Reid, a future Hall of Fame football coach, allowed that he’s no expert on policy-making to address the violence, but hopes steps will be taken to end such senseless killings.

“Everybody has their own opinion, but I think the bottom line is this has got to stop and what can we do to help stop it?” Reid said. “I’m not sure I have the answer other than, if we see signs of something, then as parents and as teachers or whoever, try to help that person out, get them into a place where they can get things straight. Right now, there’s too many things happening up here in the cranial compartment that are killing people. It’s not good. For whatever reason, it’s not good and it’s more than it’s ever been. It’s got to stop.”

Mahomes and Reid are the latest in the world of professional sports to speak out this week after the Uvalde mass murder.

During a fiery press conference Tuesday, Golden State Warriors coach Steve Kerr pounded the table and asked, “When are we going to do something?” before challenging federal lawmakers — including Senate Minority Leader Sen. Mitch McConnell, a Republican from Kentucky — to take action.

Kerr’s outrage is deeply personal.

When he was studying and playing basketball at the University of Arizona, Kerr’s father — Malcolm, a professor and the president of the American University of Beruit — was gunned down by terrorists in his native Lebanon.
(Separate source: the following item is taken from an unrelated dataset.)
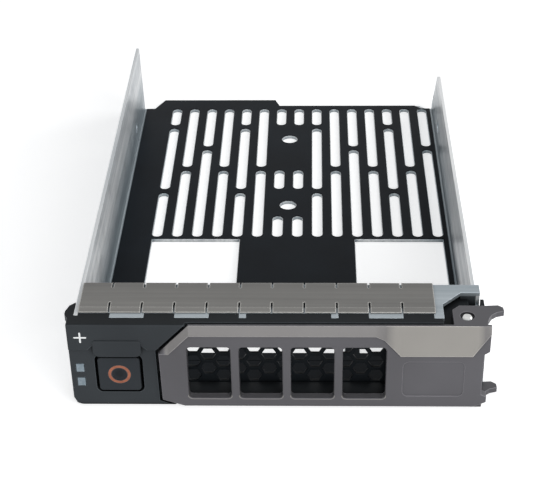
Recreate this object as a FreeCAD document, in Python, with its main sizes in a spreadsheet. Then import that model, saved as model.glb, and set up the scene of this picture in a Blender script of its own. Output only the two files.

Indianapolis Colts coach Frank Reich, who spent most of his playing career with the Bills, also discussed the most recent spate of mass shootings when announcing donations to help survivors in the May 14 shooting at Tops Market in Buffalo.

Several accounts have been set up to help the victims from the Buffalo tragedy, which was perpetrated by a suspected white supremacist, and to help the families who lost loved ones in the Robb Elemantary shooting.